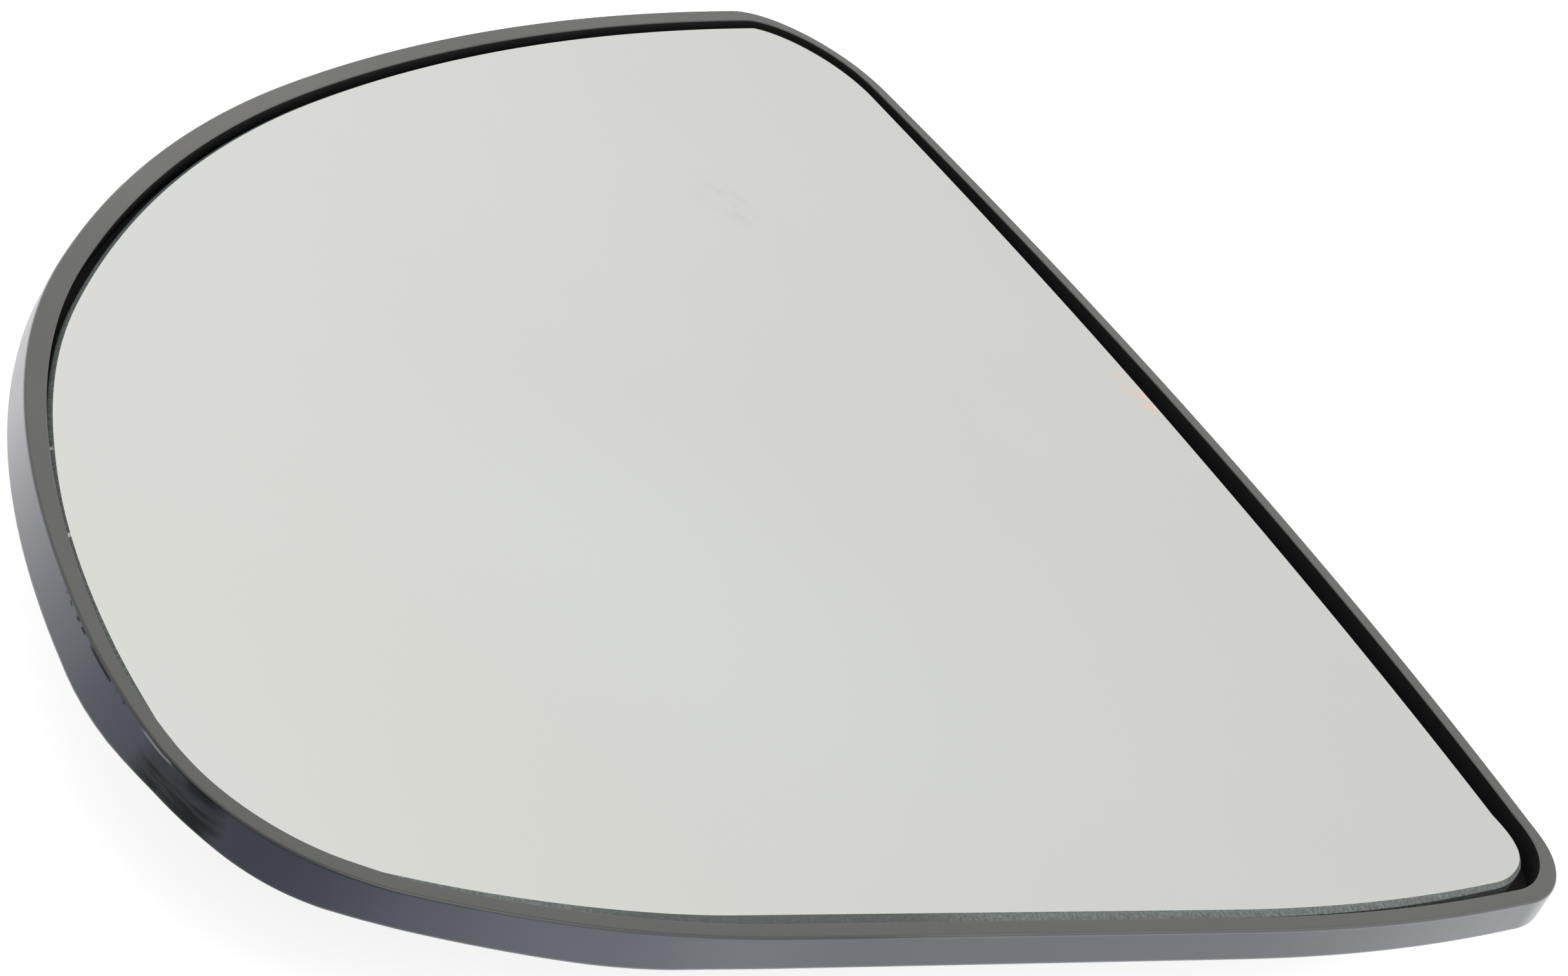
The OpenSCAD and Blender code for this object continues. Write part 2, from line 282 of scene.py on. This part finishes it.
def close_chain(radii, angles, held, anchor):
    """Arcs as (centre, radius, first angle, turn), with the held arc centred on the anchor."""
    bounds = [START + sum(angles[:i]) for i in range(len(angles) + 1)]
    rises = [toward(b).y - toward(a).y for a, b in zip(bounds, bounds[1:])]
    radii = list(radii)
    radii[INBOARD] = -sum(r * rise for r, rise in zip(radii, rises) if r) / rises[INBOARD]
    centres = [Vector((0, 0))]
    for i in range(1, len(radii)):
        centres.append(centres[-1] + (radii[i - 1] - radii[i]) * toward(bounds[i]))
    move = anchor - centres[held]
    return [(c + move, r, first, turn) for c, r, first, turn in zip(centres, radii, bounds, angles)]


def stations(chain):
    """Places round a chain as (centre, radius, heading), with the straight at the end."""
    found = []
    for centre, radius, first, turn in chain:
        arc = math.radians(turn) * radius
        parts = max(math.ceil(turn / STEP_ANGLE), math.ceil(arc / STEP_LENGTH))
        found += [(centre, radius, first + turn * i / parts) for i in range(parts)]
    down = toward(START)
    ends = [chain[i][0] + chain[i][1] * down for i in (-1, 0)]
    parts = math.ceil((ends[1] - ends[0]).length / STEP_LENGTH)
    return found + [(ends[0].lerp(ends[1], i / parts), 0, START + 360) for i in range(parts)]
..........
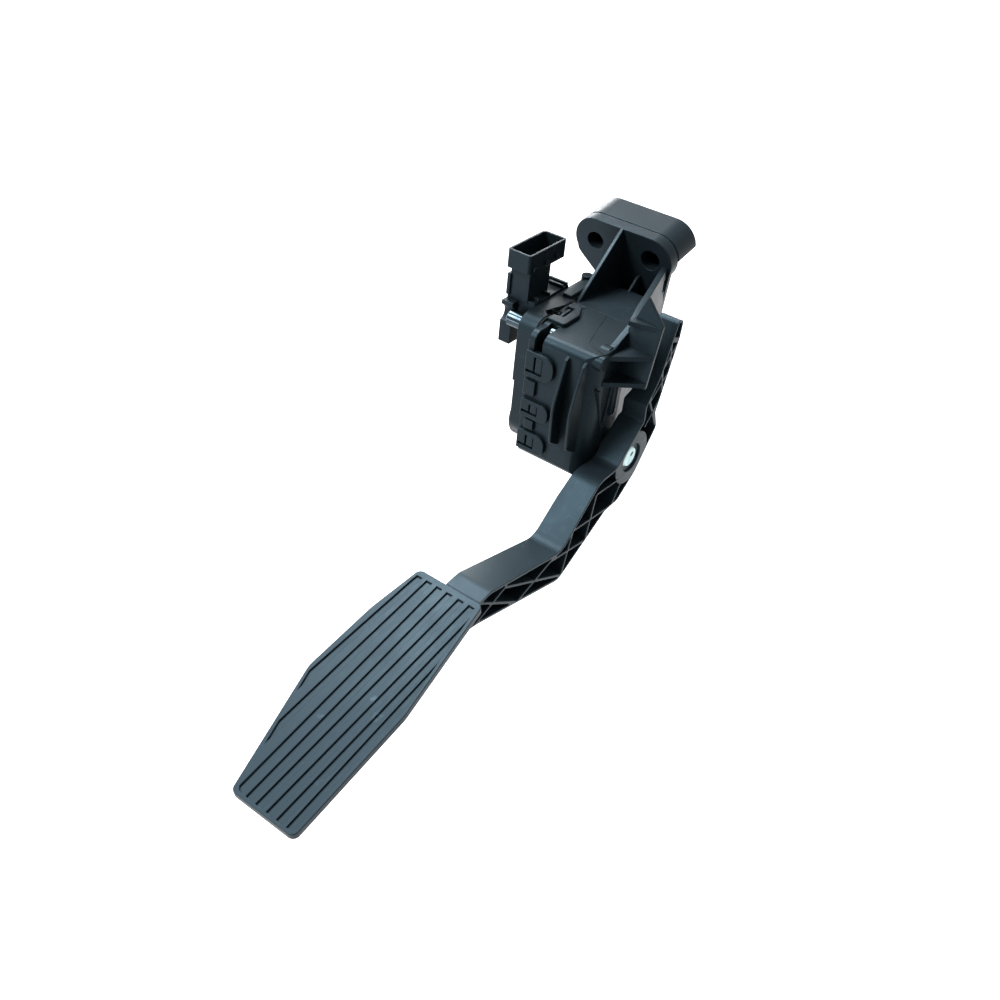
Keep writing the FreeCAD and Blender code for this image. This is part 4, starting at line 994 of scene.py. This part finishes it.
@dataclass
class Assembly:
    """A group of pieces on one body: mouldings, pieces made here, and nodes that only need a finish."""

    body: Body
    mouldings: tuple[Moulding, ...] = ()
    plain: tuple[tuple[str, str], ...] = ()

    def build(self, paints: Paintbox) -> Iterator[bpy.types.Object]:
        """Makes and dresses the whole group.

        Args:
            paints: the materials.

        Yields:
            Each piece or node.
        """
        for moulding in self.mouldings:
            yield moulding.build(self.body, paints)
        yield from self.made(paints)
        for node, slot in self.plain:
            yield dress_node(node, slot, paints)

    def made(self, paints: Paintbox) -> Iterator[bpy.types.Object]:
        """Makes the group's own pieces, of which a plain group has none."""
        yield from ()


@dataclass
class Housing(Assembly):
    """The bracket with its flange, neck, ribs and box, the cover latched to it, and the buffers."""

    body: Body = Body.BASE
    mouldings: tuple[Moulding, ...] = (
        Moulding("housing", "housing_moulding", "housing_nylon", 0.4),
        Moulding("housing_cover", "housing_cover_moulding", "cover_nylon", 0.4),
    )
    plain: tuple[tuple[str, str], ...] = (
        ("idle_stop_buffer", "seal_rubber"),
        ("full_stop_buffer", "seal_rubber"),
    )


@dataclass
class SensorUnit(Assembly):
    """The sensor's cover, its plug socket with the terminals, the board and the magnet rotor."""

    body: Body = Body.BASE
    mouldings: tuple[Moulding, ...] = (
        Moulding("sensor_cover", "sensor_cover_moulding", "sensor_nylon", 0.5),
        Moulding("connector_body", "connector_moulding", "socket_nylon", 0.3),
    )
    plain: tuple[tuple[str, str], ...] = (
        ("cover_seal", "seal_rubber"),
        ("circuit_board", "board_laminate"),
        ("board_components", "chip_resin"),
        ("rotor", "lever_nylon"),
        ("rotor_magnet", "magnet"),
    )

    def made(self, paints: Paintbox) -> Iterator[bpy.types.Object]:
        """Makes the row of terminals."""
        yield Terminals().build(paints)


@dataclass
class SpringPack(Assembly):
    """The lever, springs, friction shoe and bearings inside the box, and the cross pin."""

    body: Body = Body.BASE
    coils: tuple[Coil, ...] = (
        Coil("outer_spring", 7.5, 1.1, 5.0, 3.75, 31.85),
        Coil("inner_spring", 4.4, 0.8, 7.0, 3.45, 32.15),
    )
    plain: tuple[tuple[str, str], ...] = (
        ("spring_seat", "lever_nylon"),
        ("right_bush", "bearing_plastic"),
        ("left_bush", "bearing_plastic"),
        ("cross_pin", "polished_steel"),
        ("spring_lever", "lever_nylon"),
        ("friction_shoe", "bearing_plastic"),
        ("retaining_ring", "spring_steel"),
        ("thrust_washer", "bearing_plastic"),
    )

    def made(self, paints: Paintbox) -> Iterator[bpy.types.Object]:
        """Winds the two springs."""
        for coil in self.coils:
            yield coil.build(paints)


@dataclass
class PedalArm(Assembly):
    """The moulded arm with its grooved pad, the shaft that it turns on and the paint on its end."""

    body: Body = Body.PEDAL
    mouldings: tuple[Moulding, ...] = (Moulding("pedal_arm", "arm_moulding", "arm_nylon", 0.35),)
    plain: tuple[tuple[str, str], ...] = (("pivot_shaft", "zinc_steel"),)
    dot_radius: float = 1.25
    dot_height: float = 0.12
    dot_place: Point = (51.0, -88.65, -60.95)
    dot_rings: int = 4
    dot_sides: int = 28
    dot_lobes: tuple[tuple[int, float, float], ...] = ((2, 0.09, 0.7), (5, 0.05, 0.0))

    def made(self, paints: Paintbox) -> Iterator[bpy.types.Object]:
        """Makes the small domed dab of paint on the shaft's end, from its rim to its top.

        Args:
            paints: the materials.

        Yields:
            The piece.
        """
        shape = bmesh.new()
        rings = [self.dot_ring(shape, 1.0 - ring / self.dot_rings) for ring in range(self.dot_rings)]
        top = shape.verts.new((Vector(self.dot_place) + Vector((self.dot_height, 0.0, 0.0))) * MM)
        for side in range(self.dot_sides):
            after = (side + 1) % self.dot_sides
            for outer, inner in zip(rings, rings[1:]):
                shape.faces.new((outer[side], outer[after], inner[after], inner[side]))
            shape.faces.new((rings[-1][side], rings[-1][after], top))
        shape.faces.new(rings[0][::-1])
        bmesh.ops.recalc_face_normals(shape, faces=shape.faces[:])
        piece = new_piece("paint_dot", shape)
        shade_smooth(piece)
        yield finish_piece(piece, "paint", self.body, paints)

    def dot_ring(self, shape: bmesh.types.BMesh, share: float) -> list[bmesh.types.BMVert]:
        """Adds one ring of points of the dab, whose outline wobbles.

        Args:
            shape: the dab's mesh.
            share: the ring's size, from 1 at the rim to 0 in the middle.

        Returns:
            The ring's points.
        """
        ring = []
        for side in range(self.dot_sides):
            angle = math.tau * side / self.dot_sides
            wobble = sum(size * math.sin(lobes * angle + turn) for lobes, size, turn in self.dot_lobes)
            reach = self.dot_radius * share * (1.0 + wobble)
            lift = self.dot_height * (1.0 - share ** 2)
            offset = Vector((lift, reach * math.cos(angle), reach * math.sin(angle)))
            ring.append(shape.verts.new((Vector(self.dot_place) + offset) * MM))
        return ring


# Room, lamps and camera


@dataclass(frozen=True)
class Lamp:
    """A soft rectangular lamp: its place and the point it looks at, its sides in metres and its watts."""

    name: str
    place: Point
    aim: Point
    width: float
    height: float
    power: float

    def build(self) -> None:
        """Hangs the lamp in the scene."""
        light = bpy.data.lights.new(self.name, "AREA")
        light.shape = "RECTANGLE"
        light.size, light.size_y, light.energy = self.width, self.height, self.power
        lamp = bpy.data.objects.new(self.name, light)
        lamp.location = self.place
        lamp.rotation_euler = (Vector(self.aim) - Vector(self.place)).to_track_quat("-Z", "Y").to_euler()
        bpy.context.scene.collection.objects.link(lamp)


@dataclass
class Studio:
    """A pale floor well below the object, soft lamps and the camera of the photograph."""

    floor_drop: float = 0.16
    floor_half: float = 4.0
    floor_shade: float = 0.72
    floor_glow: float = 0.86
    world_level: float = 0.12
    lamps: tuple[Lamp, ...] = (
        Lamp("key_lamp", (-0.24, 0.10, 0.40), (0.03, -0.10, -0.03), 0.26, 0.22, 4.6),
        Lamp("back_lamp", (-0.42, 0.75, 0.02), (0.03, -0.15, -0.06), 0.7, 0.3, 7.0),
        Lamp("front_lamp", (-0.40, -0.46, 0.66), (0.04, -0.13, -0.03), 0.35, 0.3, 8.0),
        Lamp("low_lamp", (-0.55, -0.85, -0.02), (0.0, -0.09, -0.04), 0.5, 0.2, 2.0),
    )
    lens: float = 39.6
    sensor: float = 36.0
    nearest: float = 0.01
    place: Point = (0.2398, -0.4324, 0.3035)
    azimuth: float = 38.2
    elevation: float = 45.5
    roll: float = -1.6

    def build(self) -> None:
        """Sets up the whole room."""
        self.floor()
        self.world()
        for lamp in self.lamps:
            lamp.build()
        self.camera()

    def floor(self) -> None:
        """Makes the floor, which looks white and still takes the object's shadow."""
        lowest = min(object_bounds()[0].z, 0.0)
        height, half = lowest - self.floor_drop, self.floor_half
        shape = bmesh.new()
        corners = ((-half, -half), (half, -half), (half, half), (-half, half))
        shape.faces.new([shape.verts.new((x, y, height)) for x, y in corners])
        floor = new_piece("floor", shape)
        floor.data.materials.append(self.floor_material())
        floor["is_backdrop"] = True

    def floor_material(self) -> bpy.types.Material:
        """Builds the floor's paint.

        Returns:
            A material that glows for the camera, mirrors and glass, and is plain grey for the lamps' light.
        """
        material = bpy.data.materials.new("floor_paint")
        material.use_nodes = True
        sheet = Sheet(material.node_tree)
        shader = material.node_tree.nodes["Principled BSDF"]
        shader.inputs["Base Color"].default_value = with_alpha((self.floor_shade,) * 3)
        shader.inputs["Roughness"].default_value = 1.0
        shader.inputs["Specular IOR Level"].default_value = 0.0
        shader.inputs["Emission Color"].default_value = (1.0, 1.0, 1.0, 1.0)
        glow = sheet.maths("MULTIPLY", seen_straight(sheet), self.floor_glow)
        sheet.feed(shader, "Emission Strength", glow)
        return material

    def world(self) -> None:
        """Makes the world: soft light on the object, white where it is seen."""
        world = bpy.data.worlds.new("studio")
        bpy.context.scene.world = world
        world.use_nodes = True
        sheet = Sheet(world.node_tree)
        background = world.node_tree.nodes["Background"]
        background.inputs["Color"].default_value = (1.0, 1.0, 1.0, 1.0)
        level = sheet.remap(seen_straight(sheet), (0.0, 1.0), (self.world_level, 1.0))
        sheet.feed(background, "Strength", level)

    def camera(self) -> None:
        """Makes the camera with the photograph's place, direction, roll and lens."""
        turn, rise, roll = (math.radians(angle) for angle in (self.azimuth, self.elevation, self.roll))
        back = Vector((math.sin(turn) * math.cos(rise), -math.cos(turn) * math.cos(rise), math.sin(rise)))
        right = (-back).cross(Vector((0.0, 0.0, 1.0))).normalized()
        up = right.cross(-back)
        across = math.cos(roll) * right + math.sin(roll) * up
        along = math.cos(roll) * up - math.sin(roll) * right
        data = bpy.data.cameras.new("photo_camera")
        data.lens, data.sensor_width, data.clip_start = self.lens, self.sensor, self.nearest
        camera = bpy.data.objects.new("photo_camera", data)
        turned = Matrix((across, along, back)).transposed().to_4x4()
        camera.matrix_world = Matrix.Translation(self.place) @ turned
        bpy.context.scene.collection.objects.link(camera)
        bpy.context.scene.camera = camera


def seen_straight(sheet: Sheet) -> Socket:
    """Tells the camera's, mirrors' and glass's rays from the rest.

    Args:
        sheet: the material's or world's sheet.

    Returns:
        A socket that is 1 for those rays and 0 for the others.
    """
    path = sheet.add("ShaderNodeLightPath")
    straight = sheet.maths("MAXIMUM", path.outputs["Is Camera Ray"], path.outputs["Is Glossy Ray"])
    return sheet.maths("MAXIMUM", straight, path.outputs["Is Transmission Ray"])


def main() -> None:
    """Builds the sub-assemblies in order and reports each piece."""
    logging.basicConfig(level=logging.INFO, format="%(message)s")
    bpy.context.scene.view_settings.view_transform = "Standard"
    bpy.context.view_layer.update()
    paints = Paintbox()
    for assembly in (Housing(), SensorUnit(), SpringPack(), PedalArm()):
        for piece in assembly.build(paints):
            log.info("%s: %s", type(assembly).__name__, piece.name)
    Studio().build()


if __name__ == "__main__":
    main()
..........
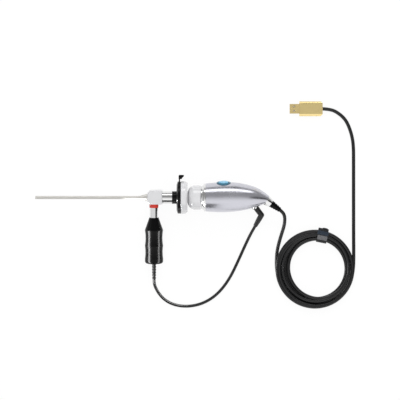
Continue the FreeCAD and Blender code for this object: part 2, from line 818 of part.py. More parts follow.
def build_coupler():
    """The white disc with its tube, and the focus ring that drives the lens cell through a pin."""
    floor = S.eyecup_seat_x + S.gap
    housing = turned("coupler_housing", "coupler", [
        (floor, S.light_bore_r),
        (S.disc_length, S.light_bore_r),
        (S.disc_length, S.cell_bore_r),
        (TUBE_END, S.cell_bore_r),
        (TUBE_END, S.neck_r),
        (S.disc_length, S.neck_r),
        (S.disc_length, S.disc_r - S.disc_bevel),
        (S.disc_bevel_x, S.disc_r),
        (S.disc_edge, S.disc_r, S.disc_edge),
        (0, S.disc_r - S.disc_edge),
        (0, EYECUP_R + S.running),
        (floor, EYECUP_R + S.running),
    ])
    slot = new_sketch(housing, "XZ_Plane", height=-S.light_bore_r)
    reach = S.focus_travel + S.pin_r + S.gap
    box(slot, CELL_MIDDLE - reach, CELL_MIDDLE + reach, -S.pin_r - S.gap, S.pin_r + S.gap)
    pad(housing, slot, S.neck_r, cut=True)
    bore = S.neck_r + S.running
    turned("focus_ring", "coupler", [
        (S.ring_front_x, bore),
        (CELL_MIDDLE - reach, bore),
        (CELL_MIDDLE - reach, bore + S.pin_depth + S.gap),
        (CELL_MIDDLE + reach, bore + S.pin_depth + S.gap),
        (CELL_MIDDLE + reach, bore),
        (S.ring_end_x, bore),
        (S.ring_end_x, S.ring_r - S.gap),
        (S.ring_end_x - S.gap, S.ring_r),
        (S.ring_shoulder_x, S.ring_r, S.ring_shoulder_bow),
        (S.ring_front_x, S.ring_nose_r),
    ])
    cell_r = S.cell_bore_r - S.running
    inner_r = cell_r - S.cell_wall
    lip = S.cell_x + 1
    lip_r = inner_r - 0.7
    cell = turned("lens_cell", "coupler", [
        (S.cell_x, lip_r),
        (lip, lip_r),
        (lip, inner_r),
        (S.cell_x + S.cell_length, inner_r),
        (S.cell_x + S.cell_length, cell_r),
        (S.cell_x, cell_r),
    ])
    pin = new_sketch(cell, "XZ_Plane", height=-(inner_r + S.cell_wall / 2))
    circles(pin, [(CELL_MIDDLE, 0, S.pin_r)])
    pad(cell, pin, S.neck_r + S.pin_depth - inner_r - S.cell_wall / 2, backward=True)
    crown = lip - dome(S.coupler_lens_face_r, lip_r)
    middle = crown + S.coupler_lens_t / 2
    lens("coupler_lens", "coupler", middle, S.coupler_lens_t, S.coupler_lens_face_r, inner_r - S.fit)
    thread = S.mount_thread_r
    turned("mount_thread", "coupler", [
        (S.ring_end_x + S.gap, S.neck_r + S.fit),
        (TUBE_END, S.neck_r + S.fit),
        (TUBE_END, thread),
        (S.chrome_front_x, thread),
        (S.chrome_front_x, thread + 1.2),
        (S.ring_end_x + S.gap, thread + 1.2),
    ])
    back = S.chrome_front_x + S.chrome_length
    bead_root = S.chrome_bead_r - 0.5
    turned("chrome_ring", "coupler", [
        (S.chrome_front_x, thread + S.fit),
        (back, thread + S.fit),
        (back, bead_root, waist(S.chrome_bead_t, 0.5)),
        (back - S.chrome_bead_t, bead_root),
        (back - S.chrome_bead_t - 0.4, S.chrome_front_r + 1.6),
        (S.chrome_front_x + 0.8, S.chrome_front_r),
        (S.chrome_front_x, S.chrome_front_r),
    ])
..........
Directions: Only the lines from the one containing "The OpenSCAD and" through the one containing "return [(c +" are to be retyped, both boundary lines included, with no other material.

Correct result:
The OpenSCAD and Blender code for this object continues. Write part 2, from line 282 of scene.py on. This part finishes it.
def close_chain(radii, angles, held, anchor):
    """Arcs as (centre, radius, first angle, turn), with the held arc centred on the anchor."""
    bounds = [START + sum(angles[:i]) for i in range(len(angles) + 1)]
    rises = [toward(b).y - toward(a).y for a, b in zip(bounds, bounds[1:])]
    radii = list(radii)
    radii[INBOARD] = -sum(r * rise for r, rise in zip(radii, rises) if r) / rises[INBOARD]
    centres = [Vector((0, 0))]
    for i in range(1, len(radii)):
        centres.append(centres[-1] + (radii[i - 1] - radii[i]) * toward(bounds[i]))
    move = anchor - centres[held]
    return [(c + move, r, first, turn) for c, r, first, turn in zip(centres, radii, bounds, angles)]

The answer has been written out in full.